Ce n’est d’ailleurs pas la première fois que Didier Lemaire bénéficie de l’intervention d’un membre du gouvernement. En effet, selon Mediapart, on retrouve en coulisses de cette affaire Thomas Urdy, proche conseiller de Marlène Schiappa, qui était directement en contact avec le professeur avant même la publication de l’article du Point. Il est personnellement intervenu auprès du préfet pour l’avertir des menaces que subissait selon ses dires Didier Lemaire, menaces dont la préfecture n’a pas trouvé la trace.
 
Thomas Urdy est lui même un proche du très influent Printemps républicain, un mouvement qui occupe le terrain médiatique avec une vision radicale et islamophobe de la laïcité, quitte à être des habitués de infox. « Le clivage gauche-droite ne fait plus sens. Il faut lui substituer celui qui sépare les républicains et les identitaires de tous bords.  » Cette phrase d’Amine El-Khatmi, fondateur du mouvement, pourrait résumer leur doctrine. En pleine offensive islamophobe, ce n’est pas un hasard si l’Elysée a fait de Thomas Urdy le « référent laïcité » du ministère de l’Intérieur.
 
Toujours selon Mediapart, « le cabinet de Marlène Schiappa ne dément pas cette intervention.

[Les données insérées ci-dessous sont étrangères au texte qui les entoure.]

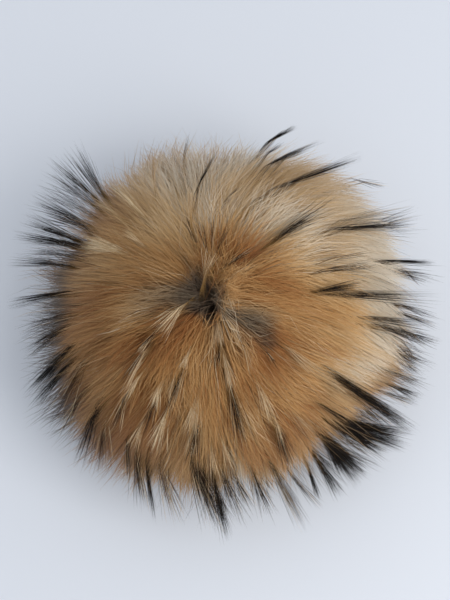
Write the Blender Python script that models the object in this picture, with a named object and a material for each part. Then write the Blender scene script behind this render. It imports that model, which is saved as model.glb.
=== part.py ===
"""Long-haired fur pom pom, lying on a level surface with its crown upward.

A stuffed ball of pelt carries the fur. The fur is modelled as three-sided locks whose roots are
fused into the ball and which stand apart everywhere else. The hair parts at the crown and lies
away from that parting on every side. Under the ball the locks are short and lie level on the
surface. The origin is at the middle of the flat spot on which the pom pom rests, and +Z is up.
"""

import math

import bmesh
import bpy
import numpy as np
from mathutils import Vector

MM = 0.001

# The pelt ball, in millimetres. Its lowest facets are cut off level, which leaves the flat spot.
PELT_RADIUS = 38.0
PELT_CENTRE_HEIGHT = 35.0
PELT_SUBDIVISIONS = 3
PELT_UNEVENNESS = 0.16          # of a facet's edge, sideways

# The parting at the crown, as degrees from straight up and the bearing that it leans to.
PARTING_LEAN = 9.0
PARTING_BEARING = 138.0

# How far the fur reaches from the ball's centre, in millimetres, by bearing.
# A bearing of 0 is +X and 90 is +Y.
#   bearing  reach
REACH = (
    (0.0, 96.0),
    (15.0, 100.0),
    (30.0, 99.0),
    (45.0, 97.0),
    (60.0, 97.0),
    (75.0, 93.0),
    (90.0, 90.0),
    (105.0, 93.0),
    (120.0, 94.0),
    (135.0, 99.0),
    (150.0, 103.0),
    (165.0, 103.0),
    (180.0, 98.0),
    (195.0, 92.0),
    (210.0, 88.0),
    (225.0, 85.0),
    (240.0, 86.0),
    (255.0, 90.0),
    (270.0, 96.0),
    (285.0, 87.0),
    (300.0, 91.0),
    (315.0, 94.0),
    (330.0, 98.0),
    (345.0, 94.0),
)

# The share of that reach which the fur has at each angle down from straight up.
#   down   share
FULLNESS = (
    (0.0, 0.84),
    (30.0, 0.90),
    (60.0, 0.96),
    (80.0, 1.00),
    (98.0, 1.00),
    (111.0, 0.84),
    (127.0, 0.64),
    (180.0, 0.55),
)

# How many degrees a lock's tip has moved away from the parting, by the angle of its root.
#   root   lean
PARTING_FLOW = (
    (0.0, 0.0),
    (8.0, 16.0),
    (20.0, 24.0),
    (40.0, 24.0),
    (70.0, 15.0),
    (100.0, 5.0),
    (130.0, 0.0),
    (180.0, 0.0),
)

# How many degrees the surface below turns a lock's tip upward, by its angle down from straight up.
#   down   lift
FLOOR_FLOW = (
    (0.0, 0.0),
    (95.0, 0.0),
    (115.0, 4.0),
    (130.0, 10.0),
    (149.0, 22.0),
    (180.0, 45.0),
)
LEAN_ONSET = 1.2                # above 1, a lock leans more towards its tip than at its root
LIFT_ONSET = 2.0                # above 1, the surface turns a lock mostly near its root
FLOOR_SOFTNESS = 5.0            # height in which a drooping lock comes to lie level
FLOOR_SQUEEZE = 0.42            # what is left of a lock's height once it lies level

# One lock. The cone is the space between its neighbours, and widths are shares of that cone.
ROOT_GAP = 0.9                  # of bare pelt beside each root, in millimetres
BARE_SPOT = 31.0                # degrees around straight down without locks
LOCK_SIDES = ((0, 1), (1, 2), (2, 0))
LENGTH_LOSS = 0.18              # of the reach, on the shortest lock
#   along  width
LOCK_PROFILE = (
    (0.24, 0.84),
    (0.52, 0.74),
    (0.80, 0.40),
)
TIP_WANDER = 0.55               # how far a tip strays towards one corner of its cone

FUR_COLOUR = (0.26, 0.13, 0.05, 1.0)
FUR_ROUGHNESS = 0.75
SMALLEST = 1e-6
SEED = 7


def look_up(table, angle):
    """Read a table of (angle, value) rows at any angle, in between as straight lines."""
    angles, values = zip(*table)
    return float(np.interp(angle, angles, values))


def reach_at(bearing):
    """The reach at a bearing, once around the pom pom."""
    angles, values = zip(*REACH)
    return float(np.interp(bearing, angles, values, period=360.0))


def direction(down, bearing):
    """The unit vector at an angle down from +Z and a bearing from +X, both in degrees."""
    down, bearing = math.radians(down), math.radians(bearing)
    flat = math.sin(down)
    return np.array((flat * math.cos(bearing), flat * math.sin(bearing), math.cos(down)))


UP = direction(0.0, 0.0)
PARTING = direction(PARTING_LEAN, PARTING_BEARING)


def turned_from(pole, ray, degrees):
    """A ray turned by some degrees away from a pole, within the plane that holds both."""
    cosine = float(np.clip(ray @ pole, -1.0, 1.0))
    across = ray - cosine * pole
    length = np.linalg.norm(across)
    if length < SMALLEST:
        return ray
    angle = math.acos(cosine) + math.radians(degrees)
    return math.cos(angle) * pole + math.sin(angle) * across / length


def angle_to(pole, ray):
    """The angle between a pole and a ray, in degrees."""
    return math.degrees(math.acos(float(np.clip(ray @ pole, -1.0, 1.0))))


def laid_level(height):
    """The height that a point of the fur has once the surface holds it up."""
    bend = FLOOR_SOFTNESS * math.log1p(math.exp(height / FLOOR_SOFTNESS))
    settled = FLOOR_SQUEEZE * height + (1.0 - FLOOR_SQUEEZE) * bend
    return max(settled, 0.0)


def fur_point(ray, along):
    """Where the fur that grows along a ray from the ball's centre is, from root 0 to tip 1."""
    lean = look_up(PARTING_FLOW, angle_to(PARTING, ray))
    ray = turned_from(PARTING, ray, lean * along ** LEAN_ONSET)
    lift = look_up(FLOOR_FLOW, angle_to(UP, ray))
    ray = turned_from(UP, ray, -lift * (1.0 - (1.0 - along) ** LIFT_ONSET))
    bearing = math.degrees(math.atan2(ray[1], ray[0])) % 360.0
    reach = reach_at(bearing) * look_up(FULLNESS, angle_to(UP, ray))
    point = ray * (PELT_RADIUS + along * (reach - PELT_RADIUS))
    point[2] = laid_level(point[2] + PELT_CENTRE_HEIGHT)
    return point


def pelt_ball(mesh, chance):
    """The stuffed ball of pelt about its own centre, with slightly uneven facets."""
    crown = Vector((0.0, 0.0, 1.0)).rotation_difference(Vector(PARTING))
    bmesh.ops.create_icosphere(
        mesh,
        subdivisions=PELT_SUBDIVISIONS,
        radius=PELT_RADIUS,
        matrix=crown.to_matrix().to_4x4(),
    )
    stray = PELT_UNEVENNESS * min(edge.calc_length() for edge in mesh.edges)
    for vert in mesh.verts:
        shifted = np.array(vert.co) + chance.uniform(-stray, stray, 3)
        vert.co = shifted * PELT_RADIUS / np.linalg.norm(shifted)


def grow_lock(mesh, face, chance):
    """Raise one lock from a facet of the ball: rings along its length, then one pointed tip."""
    ring = list(face.verts)
    mesh.faces.remove(face)
    corners = [np.array(vert.co) / PELT_RADIUS for vert in ring]
    middle = sum(corners) / len(corners)
    length = 1.0 - LENGTH_LOSS * chance.uniform() ** 2
    stray = chance.dirichlet((1.0, 1.0, 1.0)) - 1.0 / 3.0
    tip = middle + TIP_WANDER * sum(share * corner for share, corner in zip(stray, corners))
    for along, width in LOCK_PROFILE:
        axis = middle + (tip - middle) * along
        rays = [axis + (corner - middle) * width for corner in corners]
        upper = [mesh.verts.new(fur_point(ray / np.linalg.norm(ray), along * length)) for ray in rays]
        for near, far in LOCK_SIDES:
            mesh.faces.new((ring[near], ring[far], upper[far], upper[near]))
        ring = upper
    point = mesh.verts.new(fur_point(tip / np.linalg.norm(tip), length))
    for near, far in LOCK_SIDES:
        mesh.faces.new((ring[near], ring[far], point))


def build_pompom():
    """The ball, its locks and the flat spot, as one closed solid."""
    chance = np.random.default_rng(SEED)
    mesh = bmesh.new()
    pelt_ball(mesh, chance)
    covered = [
        face for face in mesh.faces
        if angle_to(-UP, np.array(face.calc_center_median().normalized())) > BARE_SPOT
    ]
    bmesh.ops.inset_individual(mesh, faces=covered, thickness=ROOT_GAP, use_even_offset=True)
    for vert in mesh.verts:
        vert.co = vert.co.normalized() * PELT_RADIUS
    roots = mesh.verts[:]
    for face in covered:
        grow_lock(mesh, face, chance)
    bmesh.ops.translate(mesh, vec=(0.0, 0.0, PELT_CENTRE_HEIGHT), verts=roots)
    cut = bmesh.ops.bisect_plane(
        mesh,
        geom=mesh.verts[:] + mesh.edges[:] + mesh.faces[:],
        dist=SMALLEST,
        plane_co=(0.0, 0.0, 0.0),
        plane_no=(0.0, 0.0, -1.0),
        clear_outer=True,
    )
    rim = [part for part in cut["geom_cut"] if isinstance(part, bmesh.types.BMEdge)]
    bmesh.ops.contextual_create(mesh, geom=rim)
    bmesh.ops.recalc_face_normals(mesh, faces=mesh.faces)
    bmesh.ops.scale(mesh, vec=(MM, MM, MM), verts=mesh.verts)
    data = bpy.data.meshes.new("fur_pompom")
    mesh.to_mesh(data)
    mesh.free()
    data.shade_smooth()
    pompom = bpy.data.objects.new("fur_pompom", data)
    bpy.context.scene.collection.objects.link(pompom)
    return pompom


def fur_material():
    """Tan fur: warm, matt hair."""
    material = bpy.data.materials.new("tan_fur")
    material.use_nodes = True
    shader = material.node_tree.nodes["Principled BSDF"]
    shader.inputs["Base Color"].default_value = FUR_COLOUR
    shader.inputs["Roughness"].default_value = FUR_ROUGHNESS
    shader.inputs["Metallic"].default_value = 0.0
    return material


for old in list(bpy.data.objects):
    bpy.data.objects.remove(old, do_unlink=True)

build_pompom().data.materials.append(fur_material())
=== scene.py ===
"""Dresses the solid of a long-haired fur pom pom with its coat.

Dense underwool makes the round tan body. Longer guard hair stands through it in tufts, cream below
and near black at the tips. All of it grows from a stuffed ball of pelt and parts at the crown.

Lengths in the tables are millimetres and angles are degrees. A bearing of 0 is +X and 90 is +Y.
"""

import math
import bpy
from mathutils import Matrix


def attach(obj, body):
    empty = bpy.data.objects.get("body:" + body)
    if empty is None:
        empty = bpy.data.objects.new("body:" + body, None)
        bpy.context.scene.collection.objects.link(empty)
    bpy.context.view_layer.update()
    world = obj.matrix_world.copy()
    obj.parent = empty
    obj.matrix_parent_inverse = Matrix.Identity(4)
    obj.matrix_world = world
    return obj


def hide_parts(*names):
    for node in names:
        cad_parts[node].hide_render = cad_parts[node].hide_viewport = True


bl_info = {
    "name": "Fur Pom Pom",
    "version": (1, 0, 0),
    "blender": (4, 5, 0),
    "location": "View3D > Sidebar > Pom Pom",
    "description": "Grows the coat of a fur pom pom over its solid and sets its stage",
    "category": "Object",
}

import bmesh
import bpy
import numpy as np
from bpy.props import FloatProperty, FloatVectorProperty, IntProperty, PointerProperty
from mathutils import Vector

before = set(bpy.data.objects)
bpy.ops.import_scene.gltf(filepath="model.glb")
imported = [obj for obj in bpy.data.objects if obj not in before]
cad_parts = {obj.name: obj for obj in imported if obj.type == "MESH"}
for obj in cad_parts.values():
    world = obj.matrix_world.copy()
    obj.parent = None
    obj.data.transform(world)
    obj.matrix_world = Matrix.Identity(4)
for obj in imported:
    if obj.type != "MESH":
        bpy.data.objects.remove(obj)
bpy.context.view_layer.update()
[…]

Pour la justifier, il assure à Mediapart avoir « eu connaissance », début novembre, de « menaces proférées à l’encontre de Didier Lemaire ». Comme « pour toutes les personnes menacées », explique-t-on Place Beauvau, l’entourage de la ministre a donné « accès à ces contenus » à la direction départementale de la sécurité publique et à la préfecture, « pour appréhender localement le risque et la nécessité de protection individuelle » pour l’enseignant. » Or, mis face aux contradictions du récit exposé dans Le Point, Didier Lemaire lui même a avoué n’avoir reçu « aucune menace de mort », déclarant « je n’ai pas eu peur ».
 
Si l’intervention de Gérald Darmanin, comme celle de l’entourage de Marlène Schiappa dans cette affaire montre une chose, c’est que le gouvernement n’hésite pas à mettre la main à la patte pour construire un récit médiatique dénué de fondement afin de justifier le projet islamophobe et autoritaire qu’incarnent la loi séparatisme et les procès nauséabonds en « islamogauchisme ».